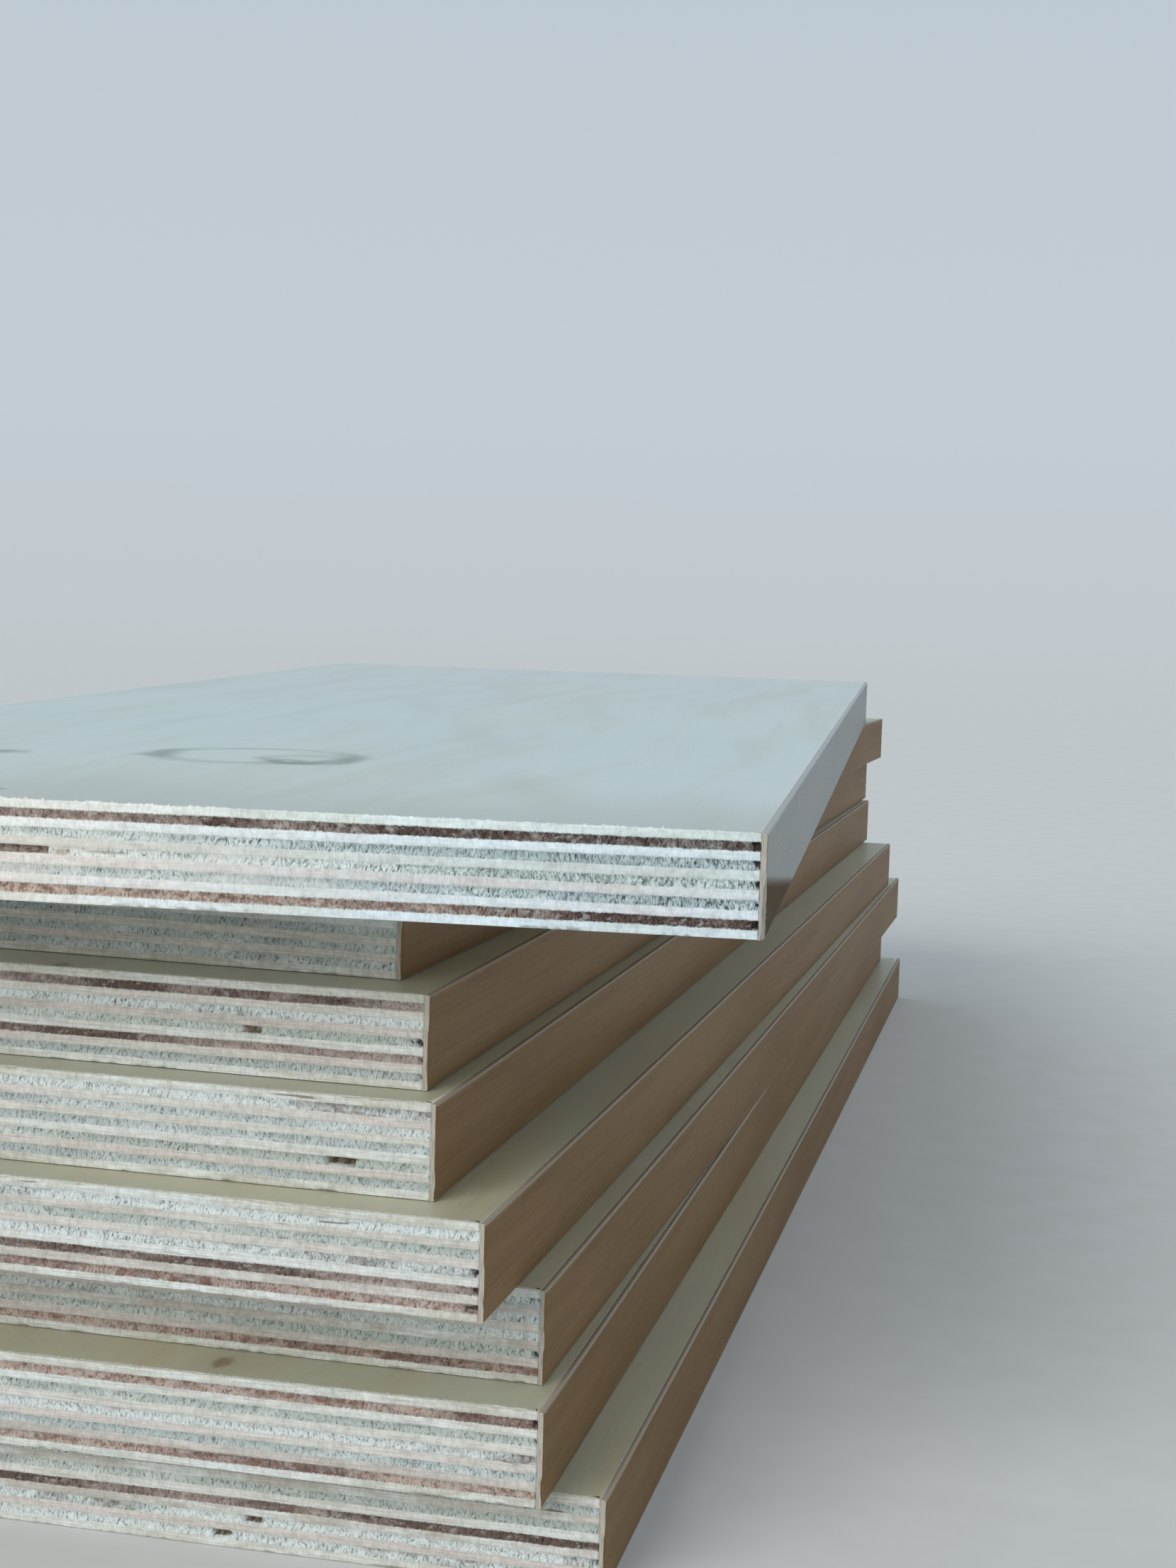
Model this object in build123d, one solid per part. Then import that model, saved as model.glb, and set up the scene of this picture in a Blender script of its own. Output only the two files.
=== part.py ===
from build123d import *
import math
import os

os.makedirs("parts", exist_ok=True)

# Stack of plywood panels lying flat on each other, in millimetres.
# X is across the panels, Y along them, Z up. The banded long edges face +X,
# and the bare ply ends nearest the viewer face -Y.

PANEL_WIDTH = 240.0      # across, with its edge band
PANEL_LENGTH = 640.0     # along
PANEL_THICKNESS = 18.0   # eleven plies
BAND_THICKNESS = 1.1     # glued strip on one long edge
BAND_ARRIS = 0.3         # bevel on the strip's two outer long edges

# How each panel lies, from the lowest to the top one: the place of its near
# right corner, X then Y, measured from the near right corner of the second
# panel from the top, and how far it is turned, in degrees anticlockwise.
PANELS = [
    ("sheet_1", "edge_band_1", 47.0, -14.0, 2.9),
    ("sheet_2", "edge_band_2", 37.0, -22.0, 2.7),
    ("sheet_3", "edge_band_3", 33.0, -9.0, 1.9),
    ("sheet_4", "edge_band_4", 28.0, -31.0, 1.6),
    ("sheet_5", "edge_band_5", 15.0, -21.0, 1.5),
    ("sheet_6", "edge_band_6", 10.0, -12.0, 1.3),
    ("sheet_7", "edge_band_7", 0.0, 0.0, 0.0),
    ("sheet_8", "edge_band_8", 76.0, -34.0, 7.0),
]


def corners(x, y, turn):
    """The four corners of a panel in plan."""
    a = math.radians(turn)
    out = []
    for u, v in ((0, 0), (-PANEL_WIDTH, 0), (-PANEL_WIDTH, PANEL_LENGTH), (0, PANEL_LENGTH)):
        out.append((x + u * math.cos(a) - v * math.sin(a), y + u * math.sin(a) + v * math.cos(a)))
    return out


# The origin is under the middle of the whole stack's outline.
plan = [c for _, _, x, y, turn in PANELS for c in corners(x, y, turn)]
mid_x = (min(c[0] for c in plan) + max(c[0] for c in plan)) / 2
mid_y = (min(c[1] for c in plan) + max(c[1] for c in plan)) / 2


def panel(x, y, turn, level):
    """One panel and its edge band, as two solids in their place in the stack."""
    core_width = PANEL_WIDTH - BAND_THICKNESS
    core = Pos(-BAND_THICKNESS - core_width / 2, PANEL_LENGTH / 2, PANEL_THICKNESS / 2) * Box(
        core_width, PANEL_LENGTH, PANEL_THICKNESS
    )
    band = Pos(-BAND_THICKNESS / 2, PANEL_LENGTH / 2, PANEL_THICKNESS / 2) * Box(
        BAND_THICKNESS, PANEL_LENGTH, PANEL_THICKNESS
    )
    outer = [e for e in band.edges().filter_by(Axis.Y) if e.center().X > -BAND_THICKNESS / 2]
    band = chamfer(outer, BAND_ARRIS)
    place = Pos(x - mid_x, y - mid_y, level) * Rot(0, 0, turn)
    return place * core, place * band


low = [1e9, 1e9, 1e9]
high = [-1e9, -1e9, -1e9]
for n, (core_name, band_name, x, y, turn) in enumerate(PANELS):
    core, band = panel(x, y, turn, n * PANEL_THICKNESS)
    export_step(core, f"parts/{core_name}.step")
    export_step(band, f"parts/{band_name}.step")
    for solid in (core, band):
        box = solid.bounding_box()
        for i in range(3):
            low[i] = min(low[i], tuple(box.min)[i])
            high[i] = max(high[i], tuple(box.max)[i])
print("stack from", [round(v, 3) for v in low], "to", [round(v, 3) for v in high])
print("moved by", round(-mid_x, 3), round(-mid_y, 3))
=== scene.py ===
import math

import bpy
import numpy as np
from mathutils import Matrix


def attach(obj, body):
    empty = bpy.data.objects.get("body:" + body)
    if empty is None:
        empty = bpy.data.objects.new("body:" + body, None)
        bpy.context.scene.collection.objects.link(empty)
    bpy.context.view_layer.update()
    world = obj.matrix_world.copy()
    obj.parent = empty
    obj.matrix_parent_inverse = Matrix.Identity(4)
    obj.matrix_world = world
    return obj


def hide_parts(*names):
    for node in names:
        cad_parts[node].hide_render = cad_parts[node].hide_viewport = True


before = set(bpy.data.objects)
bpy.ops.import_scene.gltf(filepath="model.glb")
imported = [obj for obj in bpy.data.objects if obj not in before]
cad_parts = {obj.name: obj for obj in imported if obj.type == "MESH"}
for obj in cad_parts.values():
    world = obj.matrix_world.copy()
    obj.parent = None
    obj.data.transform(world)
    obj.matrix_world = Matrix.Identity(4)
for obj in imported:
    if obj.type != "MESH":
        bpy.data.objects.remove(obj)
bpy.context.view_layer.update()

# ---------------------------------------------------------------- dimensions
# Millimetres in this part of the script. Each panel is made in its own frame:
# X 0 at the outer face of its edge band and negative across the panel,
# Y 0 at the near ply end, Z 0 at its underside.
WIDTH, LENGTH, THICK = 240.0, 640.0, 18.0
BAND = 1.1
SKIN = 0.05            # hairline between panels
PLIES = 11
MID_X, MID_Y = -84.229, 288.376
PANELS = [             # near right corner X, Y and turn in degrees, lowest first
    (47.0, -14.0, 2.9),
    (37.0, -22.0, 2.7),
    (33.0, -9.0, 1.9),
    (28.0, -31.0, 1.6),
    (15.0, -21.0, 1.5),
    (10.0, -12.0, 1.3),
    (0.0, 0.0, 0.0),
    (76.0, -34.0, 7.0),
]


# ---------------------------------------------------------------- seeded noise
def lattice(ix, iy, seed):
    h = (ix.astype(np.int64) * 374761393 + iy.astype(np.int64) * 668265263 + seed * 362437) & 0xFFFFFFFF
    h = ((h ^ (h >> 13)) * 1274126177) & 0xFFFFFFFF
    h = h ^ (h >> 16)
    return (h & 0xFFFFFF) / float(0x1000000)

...

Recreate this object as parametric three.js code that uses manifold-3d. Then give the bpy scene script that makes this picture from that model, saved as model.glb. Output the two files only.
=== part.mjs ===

* * *

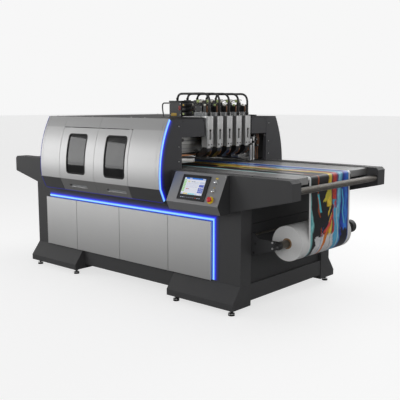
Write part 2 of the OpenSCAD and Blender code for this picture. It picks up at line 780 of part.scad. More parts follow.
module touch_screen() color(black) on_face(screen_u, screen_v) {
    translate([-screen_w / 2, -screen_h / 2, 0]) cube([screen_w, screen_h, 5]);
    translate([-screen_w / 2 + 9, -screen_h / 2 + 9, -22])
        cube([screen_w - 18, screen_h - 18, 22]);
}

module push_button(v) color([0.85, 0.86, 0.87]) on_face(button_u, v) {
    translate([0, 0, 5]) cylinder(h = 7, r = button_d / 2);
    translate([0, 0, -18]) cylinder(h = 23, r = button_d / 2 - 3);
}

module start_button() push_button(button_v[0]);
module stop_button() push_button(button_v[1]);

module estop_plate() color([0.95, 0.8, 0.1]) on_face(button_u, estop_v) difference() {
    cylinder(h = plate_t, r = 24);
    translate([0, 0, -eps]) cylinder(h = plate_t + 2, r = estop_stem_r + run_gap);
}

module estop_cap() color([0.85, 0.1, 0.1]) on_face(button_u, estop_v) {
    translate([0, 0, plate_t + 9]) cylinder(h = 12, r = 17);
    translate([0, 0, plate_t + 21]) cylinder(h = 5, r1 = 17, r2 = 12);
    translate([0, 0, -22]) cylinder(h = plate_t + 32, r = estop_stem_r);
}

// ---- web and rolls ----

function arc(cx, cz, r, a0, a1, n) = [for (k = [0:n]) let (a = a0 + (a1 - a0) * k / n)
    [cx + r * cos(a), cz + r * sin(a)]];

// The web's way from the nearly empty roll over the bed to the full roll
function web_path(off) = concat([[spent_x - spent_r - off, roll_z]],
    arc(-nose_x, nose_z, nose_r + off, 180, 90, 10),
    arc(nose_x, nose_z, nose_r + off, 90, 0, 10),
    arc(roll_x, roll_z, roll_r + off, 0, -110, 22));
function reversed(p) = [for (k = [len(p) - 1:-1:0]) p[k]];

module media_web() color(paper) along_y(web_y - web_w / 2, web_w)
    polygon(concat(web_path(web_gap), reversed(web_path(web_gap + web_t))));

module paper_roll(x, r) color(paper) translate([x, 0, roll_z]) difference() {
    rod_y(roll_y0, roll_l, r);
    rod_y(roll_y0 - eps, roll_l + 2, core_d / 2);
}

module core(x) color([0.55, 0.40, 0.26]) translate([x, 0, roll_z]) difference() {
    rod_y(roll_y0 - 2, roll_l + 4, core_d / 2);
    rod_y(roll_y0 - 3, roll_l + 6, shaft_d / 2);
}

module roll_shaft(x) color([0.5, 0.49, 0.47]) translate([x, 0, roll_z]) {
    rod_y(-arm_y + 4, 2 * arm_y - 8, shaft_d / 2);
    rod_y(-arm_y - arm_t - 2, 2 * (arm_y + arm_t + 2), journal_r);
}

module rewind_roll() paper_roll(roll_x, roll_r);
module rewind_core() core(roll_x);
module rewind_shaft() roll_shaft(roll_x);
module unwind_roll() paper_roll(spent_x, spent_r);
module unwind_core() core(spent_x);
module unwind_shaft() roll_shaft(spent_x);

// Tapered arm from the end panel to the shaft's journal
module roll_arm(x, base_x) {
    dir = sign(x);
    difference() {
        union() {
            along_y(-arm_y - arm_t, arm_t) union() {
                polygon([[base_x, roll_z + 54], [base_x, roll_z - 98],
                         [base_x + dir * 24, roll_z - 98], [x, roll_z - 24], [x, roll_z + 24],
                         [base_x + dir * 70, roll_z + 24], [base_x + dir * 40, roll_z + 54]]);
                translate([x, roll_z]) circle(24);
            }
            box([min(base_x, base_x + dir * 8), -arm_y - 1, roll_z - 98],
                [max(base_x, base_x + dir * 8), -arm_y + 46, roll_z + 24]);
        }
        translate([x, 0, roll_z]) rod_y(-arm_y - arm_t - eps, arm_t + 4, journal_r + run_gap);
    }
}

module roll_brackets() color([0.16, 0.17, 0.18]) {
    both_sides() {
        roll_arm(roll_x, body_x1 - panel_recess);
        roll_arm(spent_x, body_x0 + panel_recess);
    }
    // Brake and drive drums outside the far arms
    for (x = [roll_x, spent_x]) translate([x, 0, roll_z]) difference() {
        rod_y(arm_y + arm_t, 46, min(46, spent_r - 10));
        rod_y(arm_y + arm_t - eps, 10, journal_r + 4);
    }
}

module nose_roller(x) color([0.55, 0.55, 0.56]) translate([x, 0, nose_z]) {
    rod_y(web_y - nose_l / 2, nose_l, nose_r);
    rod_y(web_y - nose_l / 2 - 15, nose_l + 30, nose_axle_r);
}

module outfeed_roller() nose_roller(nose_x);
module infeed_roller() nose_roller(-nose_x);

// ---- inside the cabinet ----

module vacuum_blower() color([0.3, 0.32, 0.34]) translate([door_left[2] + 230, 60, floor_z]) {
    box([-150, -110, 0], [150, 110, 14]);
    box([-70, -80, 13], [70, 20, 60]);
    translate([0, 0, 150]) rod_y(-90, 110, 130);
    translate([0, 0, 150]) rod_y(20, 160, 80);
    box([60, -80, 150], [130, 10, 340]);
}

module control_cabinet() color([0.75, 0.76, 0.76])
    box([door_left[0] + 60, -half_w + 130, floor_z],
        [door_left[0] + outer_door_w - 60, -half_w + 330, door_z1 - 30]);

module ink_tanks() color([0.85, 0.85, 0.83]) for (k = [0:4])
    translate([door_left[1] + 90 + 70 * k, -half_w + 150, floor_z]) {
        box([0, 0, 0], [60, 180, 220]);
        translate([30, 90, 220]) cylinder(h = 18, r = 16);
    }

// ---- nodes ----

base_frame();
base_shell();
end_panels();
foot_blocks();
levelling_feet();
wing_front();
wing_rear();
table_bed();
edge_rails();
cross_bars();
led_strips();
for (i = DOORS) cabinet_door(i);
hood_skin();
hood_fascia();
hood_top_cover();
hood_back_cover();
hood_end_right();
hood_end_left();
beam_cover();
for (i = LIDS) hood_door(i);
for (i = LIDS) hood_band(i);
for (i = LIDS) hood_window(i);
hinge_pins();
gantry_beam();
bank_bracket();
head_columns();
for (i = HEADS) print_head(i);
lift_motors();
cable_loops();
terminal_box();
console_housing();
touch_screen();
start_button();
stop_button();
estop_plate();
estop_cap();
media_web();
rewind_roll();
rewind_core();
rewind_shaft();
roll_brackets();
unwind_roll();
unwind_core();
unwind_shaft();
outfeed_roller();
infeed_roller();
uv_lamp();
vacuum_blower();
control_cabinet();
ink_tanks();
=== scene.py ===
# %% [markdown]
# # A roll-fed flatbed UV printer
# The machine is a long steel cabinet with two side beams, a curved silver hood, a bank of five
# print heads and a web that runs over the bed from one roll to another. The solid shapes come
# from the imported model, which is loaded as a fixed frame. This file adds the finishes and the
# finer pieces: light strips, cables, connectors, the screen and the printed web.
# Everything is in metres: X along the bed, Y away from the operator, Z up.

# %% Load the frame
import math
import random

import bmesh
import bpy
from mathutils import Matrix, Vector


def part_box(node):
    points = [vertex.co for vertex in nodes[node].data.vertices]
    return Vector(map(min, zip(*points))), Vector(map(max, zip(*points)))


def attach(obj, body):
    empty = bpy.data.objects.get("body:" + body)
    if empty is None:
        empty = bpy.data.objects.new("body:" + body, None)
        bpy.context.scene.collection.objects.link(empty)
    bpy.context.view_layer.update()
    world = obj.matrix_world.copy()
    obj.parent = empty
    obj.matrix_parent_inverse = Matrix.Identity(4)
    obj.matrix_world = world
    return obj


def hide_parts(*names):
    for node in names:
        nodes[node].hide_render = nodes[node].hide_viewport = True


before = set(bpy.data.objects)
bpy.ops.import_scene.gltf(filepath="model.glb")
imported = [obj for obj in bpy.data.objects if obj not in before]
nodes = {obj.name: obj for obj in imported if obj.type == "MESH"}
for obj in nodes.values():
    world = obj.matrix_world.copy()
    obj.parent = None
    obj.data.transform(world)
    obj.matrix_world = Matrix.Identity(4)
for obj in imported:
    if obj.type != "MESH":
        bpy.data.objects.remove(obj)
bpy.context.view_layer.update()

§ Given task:
Write out again only the lines from the line containing "points = [vertex.co" through the line containing "nodes[node].hide_render = nodes[node].hide_viewport", both included, exactly as they are.

§ Solution to this task:
    points = [vertex.co for vertex in nodes[node].data.vertices]
    return Vector(map(min, zip(*points))), Vector(map(max, zip(*points)))


def attach(obj, body):
    empty = bpy.data.objects.get("body:" + body)
    if empty is None:
        empty = bpy.data.objects.new("body:" + body, None)
        bpy.context.scene.collection.objects.link(empty)
    bpy.context.view_layer.update()
    world = obj.matrix_world.copy()
    obj.parent = empty
    obj.matrix_parent_inverse = Matrix.Identity(4)
    obj.matrix_world = world
    return obj


def hide_parts(*names):
    for node in names:
        nodes[node].hide_render = nodes[node].hide_viewport = True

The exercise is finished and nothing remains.